Any game company with a popular setting is going to try to build on it and produce as much material as they can. Designers usually can’t wait to get the first book out the door so that they can start producing supplements. The first book has to be fairly generic by its nature. The rest are where the designer can lovingly craft the detail that they really want to bring out of the world. And splatbooks make money. Moreso than the initial book in a setting or the rulebook. They’re usually slimmer, need less design time and are more in the hands of the developers than at the whims of the game system.

Every splatbook, unless its billed as just flavor, has to offer something mechanical for the players.
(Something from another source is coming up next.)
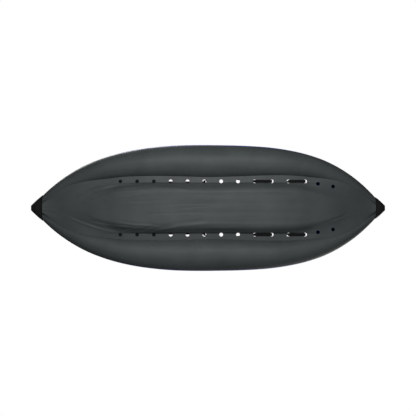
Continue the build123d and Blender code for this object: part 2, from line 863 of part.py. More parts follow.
def adjuster_strap():
    """The strap aft of the flap, with its ladder buckle."""
    lift = LOFT_GAP
    with BuildPart() as strap:
        add(
            flange_strip(
                ADJUSTER_AFT_X,
                FLAP_AFT_X - 2 * GAP,
                ADJUSTER_INNER_Y,
                ADJUSTER_OUTER_Y,
                lift,
                WEBBING,
            )
        )
        middle = (ADJUSTER_INNER_Y + ADJUSTER_OUTER_Y) / 2 + 3
        slope = flange_height(ADJUSTER_AFT_X, middle + 1) - flange_height(ADJUSTER_AFT_X, middle)
        height = flange_height(ADJUSTER_AFT_X, middle) + SHEET + lift
        buckle = Plane(origin=(ADJUSTER_AFT_X + 4, middle, height), x_dir=(1, 0, 0), z_dir=(0, -slope, 1))
        with BuildSketch(buckle):
            RectangleRounded(BUCKLE_LENGTH, BUCKLE_WIDTH, 3)
            with Locations((-7, 0)):
                Rectangle(5, STRAP_WIDTH - 2, mode=Mode.SUBTRACT)
        extrude(amount=4.4)
        with BuildSketch(buckle.offset(2.4)):
            with Locations((5, 0)):
                Rectangle(6, STRAP_WIDTH - 2)
        extrude(amount=4, mode=Mode.SUBTRACT)
    return strap.part


# ---- Seat ----
def seat_aft_x():
    return SEAT_FRONT_X - SEAT_LENGTH


def seat_hinge():
    """(x, z) of the line the seat back folds on."""
    x = seat_aft_x() - 5.0
    return x, floor_top(x) + REST_GAP + SEAT_HEIGHT + BACK_THICKNESS / 2 + 2.5


def back_plane():
    x, z = seat_hinge()
    rake = radians(BACK_RAKE)
    return Plane(origin=(x, 0, z), x_dir=(0, 1, 0), z_dir=(cos(rake), 0, sin(rake)))


def seat_base():
    hinge_x, hinge_z = seat_hinge()
    with BuildPart() as base:
        for share in (0.0, 0.06, 0.3, 0.7, 0.94, 1.0):
            x = SEAT_FRONT_X - SEAT_LENGTH * share
            end = abs(2 * share - 1) ** 8
            height = SEAT_HEIGHT * (1 - 0.42 * end)
            width = SEAT_WIDTH * (1 - 0.07 * end)
            with BuildSketch(section_plane(x)):
                with Locations((0, floor_top(x) + REST_GAP + SEAT_HEIGHT / 2)):
                    RectangleRounded(width, height, 0.42 * height)
        loft()
        with BuildSketch(Plane(origin=(hinge_x, 0, 0), x_dir=(1, 0, 0), z_dir=(0, -1, 0))):
            with BuildLine():
                Polyline(
                    (SEAT_FLAP / 2, hinge_z + 1.6),
                    (-SEAT_FLAP / 2, hinge_z + 1.6),
                    (-SEAT_FLAP / 2, hinge_z - 48),
                    (25, hinge_z - 48),
                    (25, hinge_z - 46),
                    (SEAT_FLAP / 2, hinge_z - 46),
                    close=True,
                )
            make_face()
        extrude(amount=130, both=True)
    return base.part


def seat_back():
    with BuildPart() as back:
        with BuildSketch(back_plane().offset(-BACK_THICKNESS / 2)):
            with Locations((0, BACK_FOOT + BACK_HEIGHT / 2)):
                RectangleRounded(BACK_WIDTH, BACK_HEIGHT, 62)
        extrude(amount=BACK_THICKNESS)
        fillet(back.edges().group_by(SortBy.LENGTH)[-1], 14)
    return back.part


def back_board():
    with BuildPart() as board:
        with BuildSketch(back_plane().offset(-BACK_THICKNESS / 2 - GAP - BACK_BOARD)):
            with Locations((0, BACK_FOOT + BACK_HEIGHT / 2)):
                RectangleRounded(BACK_WIDTH - 90, BACK_HEIGHT - 70, 30)
                with GridLocations(90, 0, 2, 1):
                    SlotOverall(150, 22, rotation=90, mode=Mode.SUBTRACT)
        extrude(amount=BACK_BOARD)
    return board.part


# ---- Stays ----
def strap_plane(start, end, face):
    """Across a strap at its start: z along it, y on the side that face points to."""
    along = (end - start).normalized()
    across = face.cross(along).normalized()
    return Plane(origin=start, x_dir=across, z_dir=along)


def straight_strap(start, end, face, run_on=0.0):
    with BuildPart() as strap:
        with BuildSketch(strap_plane(start, end, face)):
            Rectangle(STRAP_WIDTH, WEBBING)
        extrude(amount=(end - start).length + run_on)
    return strap.part


def stay_ends():
    """Where the front stay leaves the seat back and where it meets its anchor on the tube."""
    back = back_plane()
    start = back.origin + back.y_dir * STAY_HEIGHT + Vector(0, BACK_WIDTH / 2 + STAY_OFFSET, 0)
    end = tube_seat(STAY_ANCHOR_X, RING_ANGLE, LOFT_GAP + ANCHOR_PATCH + 4.2)
    return start, end.origin, end.z_dir


def front_stay():
    start, end, outwards = stay_ends()
    return straight_strap(start, end, outwards, STAY_BEYOND)


def stay_anchor():
    """The welded patch on the tube, with a slotted block that the stay runs through."""
    start, end, outwards = stay_ends()
    seat = strap_plane(start, end, outwards)
    place = Plane(origin=end, x_dir=seat.x_dir, z_dir=seat.z_dir)
    half_angle = PATCH_HALF / tube_radius(STAY_ANCHOR_X) * 57.3
    low = ANCHOR_PATCH / 2 + 4.2
    with BuildPart() as anchor:
        add(
            tube_strip(
                stations(STAY_ANCHOR_X - 30, STAY_ANCHOR_X + 30, 3),
                lambda at: RING_ANGLE - half_angle,
                lambda at: RING_ANGLE + half_angle,
                LOFT_GAP,
                ANCHOR_PATCH,
            )
        )
        with BuildSketch(place):
            with Locations((0, (4.4 - low) / 2)):
                Rectangle(STRAP_WIDTH + 12, 4.4 + low)
            Rectangle(STRAP_WIDTH + 2 * LOOP_CLEARANCE, WEBBING + 2 * LOOP_CLEARANCE, mode=Mode.SUBTRACT)
        extrude(amount=ANCHOR_BLOCK / 2, both=True)
    return anchor.part


def buckle_side():
    """The cam buckle seen from its side: x along the stay, y away from the tube."""
    start, end, outwards = stay_ends()
    across = strap_plane(start, end, outwards)
    centre = end - across.z_dir * BUCKLE_FROM_ANCHOR
    return Plane(origin=centre, x_dir=across.z_dir, z_dir=across.x_dir * -1)


def cam_buckle():
    side = buckle_side()
    channel = WEBBING / 2 + BUCKLE_CLEARANCE
    inner = STRAP_WIDTH / 2 + BUCKLE_CLEARANCE
    length = 2 * BUCKLE_HALF_LENGTH
    with BuildPart() as buckle:
        with BuildSketch(side):
            with Locations((0, -channel - 1.2)):
                Rectangle(length, 2.4)
            with Locations((BUCKLE_HALF_LENGTH - 2.5, channel + 1.3)):
                Rectangle(5, 2.6)
            with Locations((-LEVER_PIN_BACK, LEVER_PIN_RISE)):
                Circle(LEVER_PIN_RADIUS)
        extrude(amount=BUCKLE_HALF_WIDTH, both=True)
        for way in (1, -1):
            with BuildSketch(side.offset(way * (BUCKLE_HALF_WIDTH + inner) / 2)):
                with Locations((0, 1.7)):
                    RectangleRounded(length, 11, 2.5)
            extrude(amount=(BUCKLE_HALF_WIDTH - inner) / 2, both=True)
    return buckle.part


def cam_lever():
    side = buckle_side()
    barrel = 2.9
    with BuildPart() as lever:
        with BuildSketch(side):
            with Locations((-LEVER_PIN_BACK, LEVER_PIN_RISE)):
                Circle(barrel)
            with Locations((LEVER_LENGTH / 2 - LEVER_PIN_BACK, LEVER_PIN_RISE + 1.65)):
                Rectangle(LEVER_LENGTH, 2.2)
            with Locations((-LEVER_PIN_BACK, LEVER_PIN_RISE)):
                Circle(LEVER_PIN_RADIUS + 0.15, mode=Mode.SUBTRACT)
        extrude(amount=STRAP_WIDTH / 2, both=True)
    return lever.part


def rear_stay():
    """From the back of the seat down to the rear floor loop."""
    back = back_plane()
    start = back.origin + back.y_dir * STAY_HEIGHT - back.z_dir * (BACK_THICKNESS / 2 + 8)
    start = Vector(start.X, BACK_WIDTH / 2 - 14, start.Z)
    centres = hole_centres()
    x = centres[10][0] - 6
    over = SHEET + LOOP_CLEARANCE + 0.6 + WEBBING
    end = Vector(x, HOLE_Y, flange_height(x, HOLE_Y) + over + 3.0)
    return straight_strap(start, end, Vector(0.6, 0, 1))


# ---- The pieces ----
def hull_pieces():
    save_pair(lower_skin(), "lower_skin")
    save_pair(upper_skin(), "upper_skin")
    save(bottom_sheet(), "bottom_sheet")
    save(floor_mattress(), "floor_mattress")
    save(floor_webs(), "floor_webs")
    save(end_cap(1, BOW_CAP_LENGTH), "bow_cap")
    save(end_cap(-1, STERN_CAP_LENGTH), "stern_cap")
    save(deck((HALF_LENGTH - BOW_DECK_INSET, HALF_LENGTH - BOW_CAP_LENGTH - 2)), "bow_deck")
    save(deck((STERN_DECK_INSET - HALF_LENGTH, STERN_CAP_LENGTH + 2 - HALF_LENGTH)), "stern_deck")


def valve_pieces():
    makers = {
        "valve_base": valve_base,
        "valve_plunger": valve_plunger,
        "valve_spring": valve_spring,
        "valve_cap": valve_cap,
    }
    for name, make in makers.items():
        save_pair(make(valve_seat("tube")), name)
        save(make(valve_seat("floor")), f"floor_{name}")


def ring_pieces():
    for end, x in (("front", FRONT_RING_X), ("rear", REAR_RING_X)):
        save_pair(ring_patch(x), f"{end}_ring_patch")
        save_pair(ring_loop(ring_seat(x), RING_WIDTH, RING_DROP, RING_WIRE), f"{end}_ring")
    for end, x in (("bow", HALF_LENGTH - BOW_HANDLE_INSET), ("stern", STERN_HANDLE_INSET - HALF_LENGTH)):
        save(handle_anchor(x), f"{end}_handle_anchor")
        save(ring_loop(handle_plane(x), HANDLE_WIDTH, HANDLE_DROP, HANDLE_WIRE), f"{end}_handle")
        save(handle_grip(x), f"{end}_handle_grip")


def cockpit_pieces():
    save(both_sides(floor_loops()), "floor_loops")
    flap = flange_strip(FLAP_AFT_X, FLAP_FORE_X, FLAP_INNER_Y, FLAP_OUTER_Y, LOFT_GAP, 2.0)
    save_pair(flap, "foot_flap")
    save(both_sides(adjuster_strap()), "adjuster_straps")
    save(foot_brace(), "foot_brace")
    save(both_sides(brace_tab()), "brace_tabs")
    save(seat_base(), "seat_base")
    save(seat_back(), "seat_back")
    save(back_board(), "back_board")
    save_pair(front_stay(), "front_stay")
    save_pair(stay_anchor(), "stay_anchor")
    save_pair(cam_buckle(), "cam_buckle")
    save_pair(cam_lever(), "cam_lever")
    save_pair(rear_stay(), "rear_stay")


if __name__ == "__main__":
    hull_pieces()
    valve_pieces()
    ring_pieces()
    cockpit_pieces()
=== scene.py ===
# %% [markdown]
# # A self-bailing inflatable kayak, seen from below
# The fixed frame is the engineered model: tubes, floor, caps, valves and rings at their true size.
# Blender gives each soft piece its real surface: welded fabric, air-tight tubes that crease near the
# ends, a floor with sewn channels and webbing that is woven.

import json
from math import cos, pi, radians, sin

import bpy
import numpy as np
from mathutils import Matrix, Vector, noise

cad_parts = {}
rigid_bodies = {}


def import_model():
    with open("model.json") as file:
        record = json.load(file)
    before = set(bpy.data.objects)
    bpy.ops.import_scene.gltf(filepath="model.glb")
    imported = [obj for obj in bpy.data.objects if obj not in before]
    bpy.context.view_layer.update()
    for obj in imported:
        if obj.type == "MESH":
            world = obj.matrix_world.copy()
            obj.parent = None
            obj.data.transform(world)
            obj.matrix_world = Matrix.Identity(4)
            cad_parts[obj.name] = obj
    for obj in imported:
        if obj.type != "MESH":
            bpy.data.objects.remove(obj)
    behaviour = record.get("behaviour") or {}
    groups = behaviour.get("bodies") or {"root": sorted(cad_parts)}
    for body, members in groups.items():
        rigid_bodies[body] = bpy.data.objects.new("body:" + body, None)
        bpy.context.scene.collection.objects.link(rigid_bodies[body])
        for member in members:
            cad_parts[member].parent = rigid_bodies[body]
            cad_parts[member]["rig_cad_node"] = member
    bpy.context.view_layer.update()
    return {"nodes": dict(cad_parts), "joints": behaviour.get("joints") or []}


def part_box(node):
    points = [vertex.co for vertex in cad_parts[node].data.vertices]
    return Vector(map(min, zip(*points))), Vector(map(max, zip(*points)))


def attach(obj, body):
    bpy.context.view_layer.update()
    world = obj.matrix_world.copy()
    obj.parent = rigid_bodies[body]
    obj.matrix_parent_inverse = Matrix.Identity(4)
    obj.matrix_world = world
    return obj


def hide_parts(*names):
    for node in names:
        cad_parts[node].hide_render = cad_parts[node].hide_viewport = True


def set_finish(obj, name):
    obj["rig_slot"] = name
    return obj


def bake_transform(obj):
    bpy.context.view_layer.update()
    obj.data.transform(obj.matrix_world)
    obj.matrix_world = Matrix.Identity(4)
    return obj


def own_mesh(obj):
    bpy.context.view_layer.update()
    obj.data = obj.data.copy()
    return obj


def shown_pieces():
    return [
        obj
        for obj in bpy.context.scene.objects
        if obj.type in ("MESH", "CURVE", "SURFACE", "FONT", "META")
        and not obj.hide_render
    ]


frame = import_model()
nodes = frame["nodes"]
print("frame nodes:", len(nodes))

# %% [markdown]
# The hull's lines are a few smooth curves. They are the ones the fixed frame was made from, in metres,
# so that the fabric lies on the frame's own surface.

# %% Lines of the hull
HALF_LENGTH, TUBE_END = 1.45, 1.385
HALF_BEAM, END_HALF_BEAM, WIDEST_X = 0.512, 0.071, 0.065
TUBE_RADIUS, TUBE_END_RADIUS = 0.1375, 0.034
FLOOR_BOW, FLOOR_STERN = 1.02, 1.142
BOW_CAP_X, STERN_CAP_X = 1.354, -1.371
CLEARANCE = 0.0007
SHEET = 0.0015
SKIN = 0.0012


def ease(x, start, length):
    t = np.clip((np.abs(x) - start) / length, 0, 1)
    return t * t * (3 - 2 * t)


def above_zero(value, rounding):
    return (value + np.hypot(value, rounding)) / 2


def rocker(x):
    return 0.215 * (np.maximum(0, np.abs(x) - 0.28) / (TUBE_END - 0.28)) ** 2.2


def half_beam(x):
    fore = x > WIDEST_X
    u = np.abs(x - WIDEST_X) / np.where(fore, TUBE_END - WIDEST_X, TUBE_END + WIDEST_X)
    fullness = np.where(fore, 0.49, 0.19)
    return HALF_BEAM - (HALF_BEAM - END_HALF_BEAM) * (fullness * u**2 + (1 - fullness) * u**4)


def tube_radius(x):
    u = np.minimum(1, np.abs(x) / TUBE_END)
    return TUBE_END_RADIUS + (TUBE_RADIUS - TUBE_END_RADIUS) * (1 - u**1.7)


def tube_centre(x):
    return half_beam(x) - tube_radius(x), rocker(x) + 0.012 + tube_radius(x)


def tube_point(x, angle, offset=0.0):
    """(y, z) on the port tube. The angle is in degrees from straight down, positive outboard."""
    y, z = tube_centre(x)
    r = tube_radius(x) + offset
    return y + r * np.sin(np.radians(angle)), z - r * np.cos(np.radians(angle))


def seam_angle(x):
    return 65 - 40 * ease(x, 0.79, 0.418)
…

New rules, new classes, new powers and new shiny items to give people a reason to buy it. Official options for a necromancer knight are written into the new classes. New items that have great powers are posited. Game balance goes a little wonky, but new fun things are provided. Little dark corners of the world are filled in and more than the paragraph in the main book is devoted to specific groups or options.

The GM’s Home-Brew Setting
Issues of ultra-detail aren’t limited to official supplements and company settings. Home brewed settings can be as detailed and restrictive. Many Game Masters work on their lovingly crafted worlds, developing the smallest details of the symbols of a particular group, the economic factors of a particular land or the mechanical complexities of a newly created class. Lord knows I’ve created a few of these worlds myself. These floods of detail in a home-made world setting can create an incredibly immersive sandbox for the players to run around in, or turn players into the puppets of a control fiend Game Master. That’s a worst case-scenario.
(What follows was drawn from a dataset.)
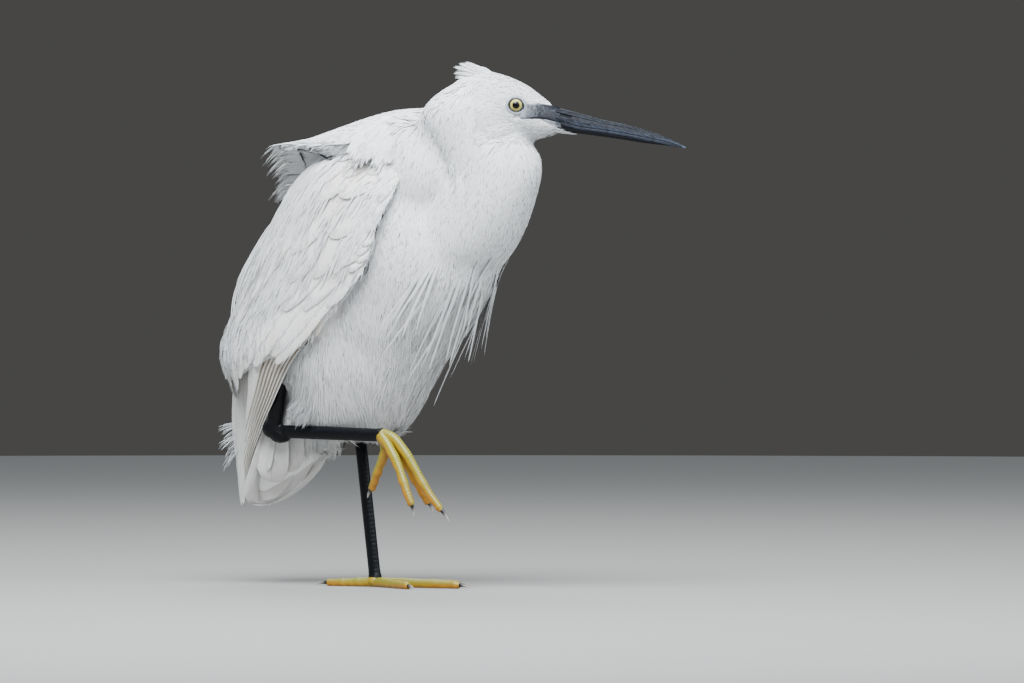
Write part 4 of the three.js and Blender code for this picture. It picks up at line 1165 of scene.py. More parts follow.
def along_path(path, faces, half):
    """Lays a feather along a path."""
    sides = unit(np.cross(unit(np.gradient(path, axis=0)), faces))

    def place(t, s, lift):
        at = np.clip(t * (len(path) - 1), 0, len(path) - 1 - 1e-6)
        low = at.astype(int)
        blend = (at - low)[..., None]
        spot, side, face = (v[low] * (1 - blend) + v[low + 1] * blend for v in (path, sides, faces))
        return spot + side * (s * half)[..., None] + face * lift[..., None]
    return place


def fringe(place, rise, roundness, tilt):
    """Short paths of the loose barbs round a feather's tip, and the way they face."""
    turn = np.radians(np.linspace(-115, 115, FRINGE_TUFTS))
    reach = np.sign(np.cos(turn)) * np.abs(np.cos(turn)) ** (2 / roundness)
    wide = np.sign(np.sin(turn)) * np.abs(np.sin(turn)) ** (2 / roundness)
    path, faces = [], []
    for out in FRINGE_REACH:
        t = 0.5 + 0.5 * reach * out - 0.12 * (FRINGE_REACH[-1] - out)
        s = wide * out
        lift = 0.1 - 0.8 + (rise + 0.8) * smoothstep(t, 0.1, 1.0) - s * tilt - 0.3 * np.abs(s) ** 4
        path.append(place(t, s, lift))
        faces.append(unit(place(t, s, lift + 1) - path[-1]))
    return np.stack(path), np.stack(faces)


def wing_feather(side, middle, half, root, tip, rise, roundness, seed, sweep=0.03, tilt=0.3):
    """A feather of the wing and the fringe round its tip."""
    def place(t, s, lift):
        across = np.clip(middle + s * half + sweep * t, 0.0, 1.05)
        return wing_point(side, across, wing_height(across, root + (tip - root) * t), lift)
    return vane(place, rise, roundness, seed, tilt=tilt), fringe(place, rise, roundness, tilt)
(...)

The big issue with ultra-detail in home-brew settings is whether the players have access to all the necessary information or not. If the social mores of a Game Master created culture are only written down on a piece of notebook paper that is buried in a folder somewhere, but fresh in the Game Masters mind, then the players are going to have some trouble understanding why shaking the hand of the elven ambassador landed them in jail. Even when they all have ranks in Culture (Elven).

Thankfully, the wonders of technology provide ways to give all players access to a Game Master’s lovingly crafted and detailed world. Wikis, the ease of creating and sharing electronic documents and online services like Obsidian Portal and Epic Words can all provide players with the necessary information that splatbooks and supplements provide for published settings.
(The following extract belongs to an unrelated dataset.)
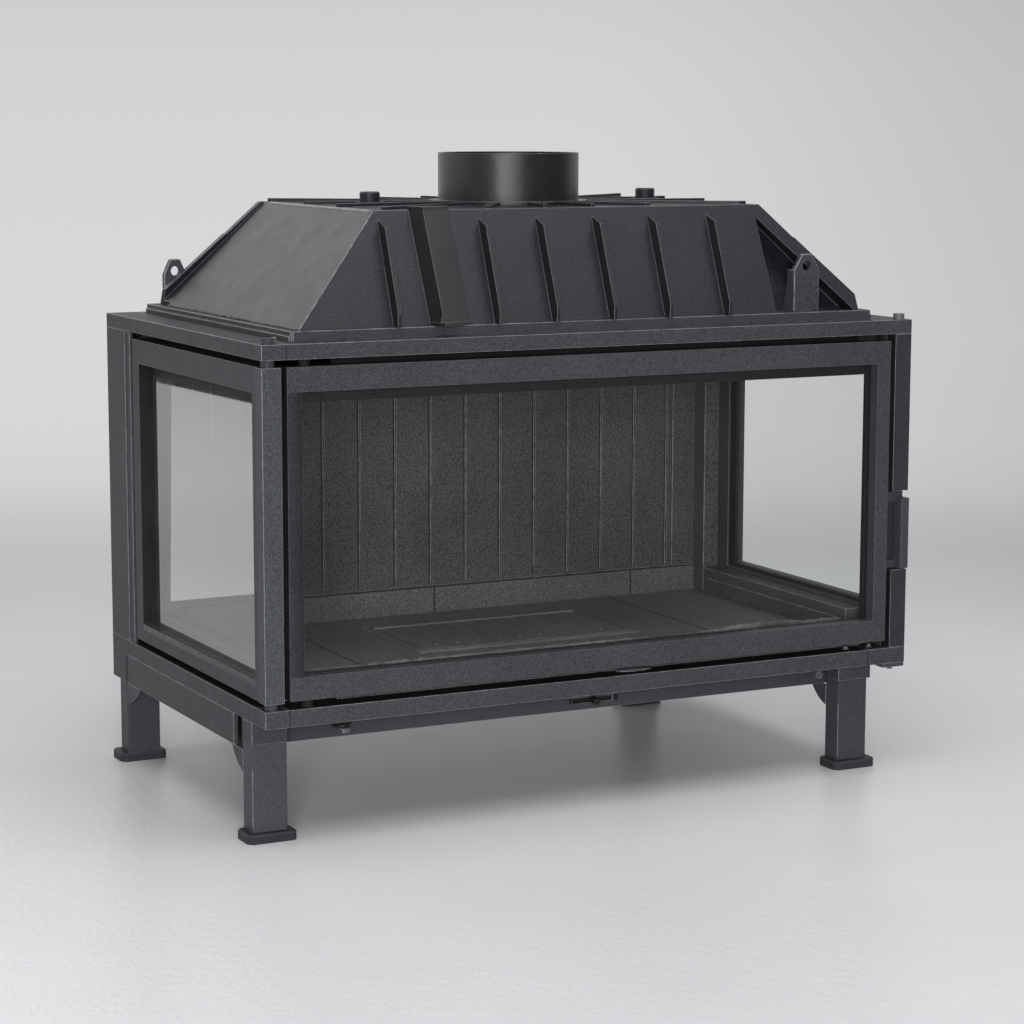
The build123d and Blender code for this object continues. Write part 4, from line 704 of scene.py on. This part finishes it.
def add_grate_details(lining, bare):
    """The rails in front of and behind the grate's bed, and the ridges at its ends."""
    low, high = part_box("grate")
    hearth_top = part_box("hearth_plates")[1][2]
    plate_top = high[2] - PEG_H
    add_rail("grate_rail_front", RAIL_FRONT, hearth_top, RAIL_FRONT_H, RAIL_W / 5, "stove", bare)
    add_rail("grate_rail_rear", RAIL_REAR, plate_top, RAIL_REAR_H, RAIL_W / 6, "fire_grate", bare)
    for side, (start, inward) in enumerate(((low[0], 1.0), (high[0], -1.0))):
        for index, inset in enumerate(RIDGE_INSETS):
            x = start + inward * inset
            front = (x, low[1] + RIDGE_END, plate_top)
            rear = (x, high[1] - RIDGE_END, plate_top)
            rings = lumpy(front, rear, RIDGE_R, 0.3, RIDGE_PITCH, 5.0 + index)
            tube(f"grate_ridge_{side}_{index}", rings, "fire_grate", "lining_iron", lining, 8)


# Glide pad for the door's lower rail: its place on the deck and its half sizes
PAD_PLACE = (0.061, -0.279)
PAD_SIZE = (0.028, 0.008, 0.0038)
PAD_BEND = 0.15

# Bolt heads: (x, y) places, radius and height
GAP_BOLTS = ((0.4464, -0.285), (0.4064, -0.285))
GAP_BOLT_SIZE = (0.0035, 0.0045)
HINGE_BOLT = (-0.4624, -0.2656)
HINGE_BOLT_SIZE = (0.0042, 0.0065)

# Stops at the air slot's ends: each one's x from the slider's middle, half width and half height
SLOT_STOPS = ((-0.0352, 0.0018, 0.0034), (0.0372, 0.0030, 0.0042))
SLOT_STOP_DEPTH = 0.0014
SLOT_STOP_ROUND = 0.0006

# Folded return of the left side band
RETURN_LOW = (-0.482, -0.196, 0.112)
RETURN_HIGH = (-0.480, -0.150, 0.1595)
RETURN_ROUND = 0.0005


def new_ball(columns):
    """A bmesh of a ball of radius 1, to be squeezed into a pad or a washer."""
    made = bmesh.new()
    bmesh.ops.create_uvsphere(made, u_segments=columns, v_segments=12, radius=1.0)
    return made


def add_glide_pad(deck, steel):
    """The domed pad that the door's lower rail glides over."""
    made = new_ball(28)
    for vertex in made.verts:
        bend = 1.0 + PAD_BEND * noise.noise(vertex.co * 2.3)
        x, y, z = (vertex.co[axis] * bend * PAD_SIZE[axis] for axis in range(3))
        vertex.co = Vector((PAD_PLACE[0] + x, PAD_PLACE[1] + y, deck + max(z, 0.0)))
    for face in made.faces:
        face.smooth = True
    add_piece("glide_pad", made, "stove", "plain_steel", steel)


def add_body_details(steel, soot_and_shade):
    """Glide pad and bolt heads in the lower gap, stops of the air slot, a bolt by the hinge, a folded
    return of the side band behind the near leg. The stops and the return are dark with painted shade."""
    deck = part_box("bottom_frame")[1][2]
    add_glide_pad(deck, steel)
    for index, place in enumerate(GAP_BOLTS):
        hex_head(f"gap_bolt_{index}", (*place, deck), *GAP_BOLT_SIZE, "stove", "plain_steel", steel)
    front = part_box("front_band")[0][1]
    slider_low, slider_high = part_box("air_slider")
    middle = (slider_low[0] + slider_high[0]) / 2
    height = (slider_low[2] + slider_high[2]) / 2
    for index, (offset, reach, rise) in enumerate(SLOT_STOPS):
        low = (middle + offset - reach, front - SLOT_STOP_DEPTH, height - rise)
        high = (middle + offset + reach, front, height + rise)
        # The stops are dark with painted shade
        bar(f"slot_stop_{index}", low, high, SLOT_STOP_ROUND, "stove", "plain_steel", soot_and_shade)
    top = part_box("top_frame")[1][2]
    hex_head("hinge_bolt", (*HINGE_BOLT, top), *HINGE_BOLT_SIZE, "stove", "plain_steel", steel)
    # The return is dark with painted shade
    bar("band_return", RETURN_LOW, RETURN_HIGH, RETURN_ROUND, "stove", "frame_grey", soot_and_shade)


# Air knob: how far its wing stands out, the wing's width shares at its foot and head, its rounding, and
# the washer's half sizes
KNOB_WING = 0.0102
KNOB_TAPER = (0.26, 0.62)
KNOB_ROUND = 0.0016
WASHER_SIZE = (0.0155, 0.0009, 0.0042)


def add_knob(steel, soot_and_shade):
    """The wing grip, narrowed towards its lower side, and the washer behind its upper edge, dark with
    painted shade.
    """
    low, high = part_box("air_knob")
    middle = (low[0] + high[0]) / 2
    made = clean_copy("air_knob")
    wing = [vertex for vertex in made.verts if vertex.co.y < low[1] + KNOB_WING]
    wing_low = min(vertex.co.z for vertex in wing)
    wing_high = max(vertex.co.z for vertex in wing)
    for vertex in wing:
        rise = (vertex.co.z - wing_low) / (wing_high - wing_low)
        share = KNOB_TAPER[0] + (KNOB_TAPER[1] - KNOB_TAPER[0]) * rise
        vertex.co.x = middle + (vertex.co.x - middle) * share
    sharp = [line for line in made.edges if is_sharp(line) and all(end in wing for end in line.verts)]
    bmesh.ops.bevel(made, geom=sharp, offset=KNOB_ROUND, offset_type="OFFSET", segments=4, profile=0.5,
                    affect="EDGES", clamp_overlap=True)
    piece = add_piece("air_knob_grip", made, "knob", "frame_grey", steel)
    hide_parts("air_knob")
    add_washer(middle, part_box("front_band")[0][1], wing_high, soot_and_shade)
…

In Reality, It’s About The Group And The Play-style
It seems to me like I’ve talked about ultra-detail and never really said that its bad. That’s because it isn’t. IT ISN’T ABOUT HOW DEFINED OR DETAILED THE SETTING IS. Its about how the group interprets it and plays it out.  If the group sticks to the canon without deviation, it can kill creativity. If the group uses the detail of the canon to support or flesh out character choices and provide a lush background, it enhances creativity. White wolf has been incredibly good about telling players to break the mold of their world and do whatever you want with it. This is written somewhere in every WW book, but I like the way that Will Hindmarch says it:  “ ‘Here’s your guide to the game world,’ he says, ‘and here’s your box of matches.’ ” And I’ve seen something similar in almost every other roleplaying book I’ve read in-depth. Somewhere, someone says “Hey, do what you want at your table.”

In the end its about what your group wants. I know my group when it comes to World of Darkness. I know before getting into the game that they love them some canon. I resign myself  to having long periods of time while people look things up in books. I bring my laptop. I also enjoy it when we get to take out the big bad, or the uber-organization and get to look in the book and see the exact impact we had on the well-defined world. There is something incredibly satisfying about saying you took out Pentax, as opposed to taking out that evil corporation that you didn’t really know that much about, except that they were evil and the Game Master said they were really powerful.

In a previous Eberron game that I ran, it was really satisfying for my group to take out the Lord of Blades and wage civil war in house Cannith, even though I ran the Lord of Blades and house Cannith nothing like the written supplements said.  I incorporated elements from the books, and then molded them to fit the game that my players were playing.  Having the supplements and information around was what made the game epic to them. Knowing they were affecting a world that was ultra detailed was what gave it that extra flavor.

Ultra-detail has its pros and it has its cons. Its all in how you use it at the table. So, what experiences have you had with ultra-detailed settings? Have they helped or hindered your play? Have they done both?